- **What is asked**:
Write out exactly the lines of the entries below from the one holding "for feature in" to the one holding "imported = [obj", inclusive, and leave out all other lines.

- **Dataset records**:

>> START

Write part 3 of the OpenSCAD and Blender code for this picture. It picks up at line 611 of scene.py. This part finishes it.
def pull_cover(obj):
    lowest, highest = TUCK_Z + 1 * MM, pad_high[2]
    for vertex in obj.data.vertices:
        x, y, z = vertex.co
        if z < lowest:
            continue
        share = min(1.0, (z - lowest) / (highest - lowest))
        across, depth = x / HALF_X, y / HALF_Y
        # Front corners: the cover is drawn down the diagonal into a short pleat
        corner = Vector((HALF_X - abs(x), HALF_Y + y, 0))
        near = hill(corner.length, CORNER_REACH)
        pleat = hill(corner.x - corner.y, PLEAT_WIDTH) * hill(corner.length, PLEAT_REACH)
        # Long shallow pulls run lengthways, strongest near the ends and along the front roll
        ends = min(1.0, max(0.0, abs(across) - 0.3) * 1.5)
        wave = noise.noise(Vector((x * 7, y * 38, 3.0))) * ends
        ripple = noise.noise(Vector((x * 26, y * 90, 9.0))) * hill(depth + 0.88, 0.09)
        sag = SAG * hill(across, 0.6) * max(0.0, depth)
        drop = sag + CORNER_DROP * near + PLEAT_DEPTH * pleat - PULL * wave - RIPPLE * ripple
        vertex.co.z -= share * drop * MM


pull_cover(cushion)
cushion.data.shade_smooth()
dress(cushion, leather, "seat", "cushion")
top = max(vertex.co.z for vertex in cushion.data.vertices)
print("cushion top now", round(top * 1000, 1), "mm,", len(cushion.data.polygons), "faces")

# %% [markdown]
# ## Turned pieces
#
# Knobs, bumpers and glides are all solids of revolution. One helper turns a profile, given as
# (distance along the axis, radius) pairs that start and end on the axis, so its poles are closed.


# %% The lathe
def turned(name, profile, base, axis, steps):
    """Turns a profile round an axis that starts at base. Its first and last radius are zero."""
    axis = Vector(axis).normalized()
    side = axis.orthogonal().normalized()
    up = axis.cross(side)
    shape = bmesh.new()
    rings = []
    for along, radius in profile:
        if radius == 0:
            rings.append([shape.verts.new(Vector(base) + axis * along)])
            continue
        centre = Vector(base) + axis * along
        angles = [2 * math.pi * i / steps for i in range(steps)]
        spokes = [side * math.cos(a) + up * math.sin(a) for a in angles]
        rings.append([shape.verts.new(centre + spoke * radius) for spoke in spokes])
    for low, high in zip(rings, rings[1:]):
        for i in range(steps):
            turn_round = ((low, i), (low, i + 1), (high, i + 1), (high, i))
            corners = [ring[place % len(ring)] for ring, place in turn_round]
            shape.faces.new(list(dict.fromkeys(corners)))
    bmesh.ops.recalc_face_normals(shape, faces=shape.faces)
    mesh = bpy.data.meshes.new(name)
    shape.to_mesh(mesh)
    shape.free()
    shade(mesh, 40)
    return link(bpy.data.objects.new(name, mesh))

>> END
>> START

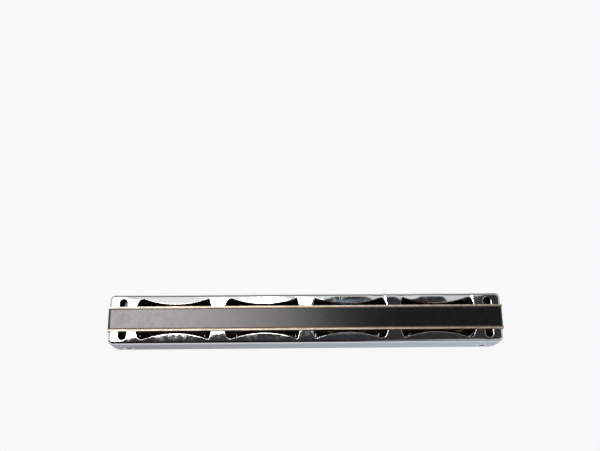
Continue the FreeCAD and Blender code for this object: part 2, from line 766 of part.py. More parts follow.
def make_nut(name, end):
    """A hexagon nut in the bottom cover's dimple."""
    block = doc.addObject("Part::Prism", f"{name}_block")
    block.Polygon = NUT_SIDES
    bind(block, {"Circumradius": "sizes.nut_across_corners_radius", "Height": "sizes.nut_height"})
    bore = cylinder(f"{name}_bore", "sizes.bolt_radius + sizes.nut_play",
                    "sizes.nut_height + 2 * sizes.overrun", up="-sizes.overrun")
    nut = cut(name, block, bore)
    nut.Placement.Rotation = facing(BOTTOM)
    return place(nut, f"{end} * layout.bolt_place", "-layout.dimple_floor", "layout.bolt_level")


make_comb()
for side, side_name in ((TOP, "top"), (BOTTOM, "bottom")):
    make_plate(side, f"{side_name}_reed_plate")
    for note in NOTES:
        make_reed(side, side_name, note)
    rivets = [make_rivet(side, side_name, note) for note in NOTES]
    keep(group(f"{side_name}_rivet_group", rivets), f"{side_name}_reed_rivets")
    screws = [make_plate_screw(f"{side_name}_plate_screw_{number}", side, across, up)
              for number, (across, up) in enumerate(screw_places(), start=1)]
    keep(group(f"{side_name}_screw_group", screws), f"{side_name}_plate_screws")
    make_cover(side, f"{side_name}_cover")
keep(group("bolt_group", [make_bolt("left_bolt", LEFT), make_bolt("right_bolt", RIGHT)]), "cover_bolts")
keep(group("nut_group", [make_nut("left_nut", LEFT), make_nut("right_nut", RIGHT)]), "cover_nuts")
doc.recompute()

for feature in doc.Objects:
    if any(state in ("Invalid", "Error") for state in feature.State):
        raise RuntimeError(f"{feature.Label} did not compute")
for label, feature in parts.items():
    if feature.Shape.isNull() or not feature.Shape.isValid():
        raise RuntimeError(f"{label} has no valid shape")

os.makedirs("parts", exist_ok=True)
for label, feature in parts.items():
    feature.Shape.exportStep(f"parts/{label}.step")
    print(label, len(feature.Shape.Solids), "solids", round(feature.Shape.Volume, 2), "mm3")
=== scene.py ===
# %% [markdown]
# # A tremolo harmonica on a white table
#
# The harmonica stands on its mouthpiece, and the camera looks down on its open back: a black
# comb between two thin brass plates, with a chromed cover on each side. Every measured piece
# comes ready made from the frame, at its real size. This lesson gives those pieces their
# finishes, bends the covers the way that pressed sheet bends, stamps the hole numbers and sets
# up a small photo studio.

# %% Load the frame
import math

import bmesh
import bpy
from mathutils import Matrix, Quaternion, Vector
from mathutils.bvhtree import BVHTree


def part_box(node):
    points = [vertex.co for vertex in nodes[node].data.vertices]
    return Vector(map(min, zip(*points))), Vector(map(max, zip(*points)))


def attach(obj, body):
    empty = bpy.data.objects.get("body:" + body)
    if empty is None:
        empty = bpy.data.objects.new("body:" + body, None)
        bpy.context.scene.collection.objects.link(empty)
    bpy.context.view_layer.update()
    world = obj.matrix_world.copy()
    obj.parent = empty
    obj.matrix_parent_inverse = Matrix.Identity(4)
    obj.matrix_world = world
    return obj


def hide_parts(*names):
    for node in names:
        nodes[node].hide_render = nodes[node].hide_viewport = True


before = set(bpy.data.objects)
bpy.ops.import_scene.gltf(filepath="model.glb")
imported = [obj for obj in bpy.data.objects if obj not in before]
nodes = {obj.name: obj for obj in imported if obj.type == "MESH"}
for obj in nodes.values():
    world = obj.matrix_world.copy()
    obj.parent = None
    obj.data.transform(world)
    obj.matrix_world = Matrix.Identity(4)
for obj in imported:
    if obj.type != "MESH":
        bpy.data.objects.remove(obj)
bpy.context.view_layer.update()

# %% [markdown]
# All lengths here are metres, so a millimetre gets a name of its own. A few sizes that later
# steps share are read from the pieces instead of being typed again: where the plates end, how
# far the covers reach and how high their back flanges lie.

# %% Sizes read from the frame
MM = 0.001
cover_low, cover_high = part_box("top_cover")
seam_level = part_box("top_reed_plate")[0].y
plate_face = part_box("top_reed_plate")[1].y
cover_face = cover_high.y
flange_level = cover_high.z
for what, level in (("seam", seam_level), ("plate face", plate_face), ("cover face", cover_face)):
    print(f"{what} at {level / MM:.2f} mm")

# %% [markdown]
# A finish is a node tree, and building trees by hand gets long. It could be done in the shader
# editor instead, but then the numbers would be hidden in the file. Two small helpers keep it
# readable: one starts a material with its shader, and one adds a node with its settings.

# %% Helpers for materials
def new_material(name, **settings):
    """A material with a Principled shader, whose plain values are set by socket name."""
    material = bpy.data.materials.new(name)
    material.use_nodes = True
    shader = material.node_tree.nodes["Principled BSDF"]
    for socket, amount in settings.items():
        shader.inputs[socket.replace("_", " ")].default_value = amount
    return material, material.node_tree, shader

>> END
>> START

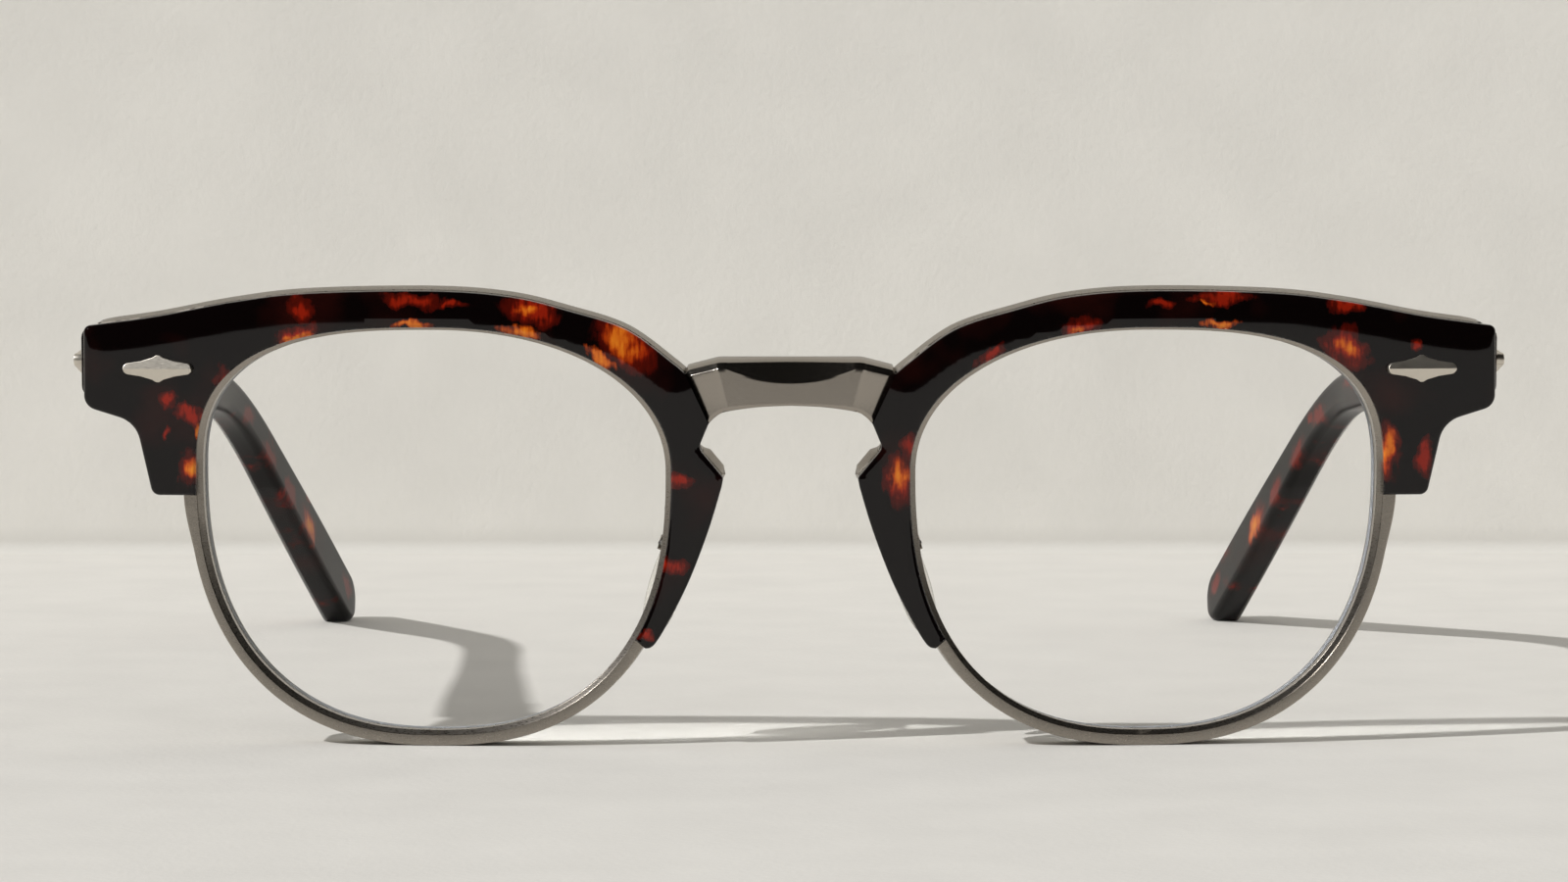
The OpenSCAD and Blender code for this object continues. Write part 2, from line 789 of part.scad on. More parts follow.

>> END

- **Response to this exercise**:
for feature in doc.Objects:
    if any(state in ("Invalid", "Error") for state in feature.State):
        raise RuntimeError(f"{feature.Label} did not compute")
for label, feature in parts.items():
    if feature.Shape.isNull() or not feature.Shape.isValid():
        raise RuntimeError(f"{label} has no valid shape")

os.makedirs("parts", exist_ok=True)
for label, feature in parts.items():
    feature.Shape.exportStep(f"parts/{label}.step")
    print(label, len(feature.Shape.Solids), "solids", round(feature.Shape.Volume, 2), "mm3")
=== scene.py ===
# %% [markdown]
# # A tremolo harmonica on a white table
#
# The harmonica stands on its mouthpiece, and the camera looks down on its open back: a black
# comb between two thin brass plates, with a chromed cover on each side. Every measured piece
# comes ready made from the frame, at its real size. This lesson gives those pieces their
# finishes, bends the covers the way that pressed sheet bends, stamps the hole numbers and sets
# up a small photo studio.

# %% Load the frame
import math

import bmesh
import bpy
from mathutils import Matrix, Quaternion, Vector
from mathutils.bvhtree import BVHTree


def part_box(node):
    points = [vertex.co for vertex in nodes[node].data.vertices]
    return Vector(map(min, zip(*points))), Vector(map(max, zip(*points)))


def attach(obj, body):
    empty = bpy.data.objects.get("body:" + body)
    if empty is None:
        empty = bpy.data.objects.new("body:" + body, None)
        bpy.context.scene.collection.objects.link(empty)
    bpy.context.view_layer.update()
    world = obj.matrix_world.copy()
    obj.parent = empty
    obj.matrix_parent_inverse = Matrix.Identity(4)
    obj.matrix_world = world
    return obj


def hide_parts(*names):
    for node in names:
        nodes[node].hide_render = nodes[node].hide_viewport = True


before = set(bpy.data.objects)
bpy.ops.import_scene.gltf(filepath="model.glb")
imported = [obj for obj in bpy.data.objects if obj not in before]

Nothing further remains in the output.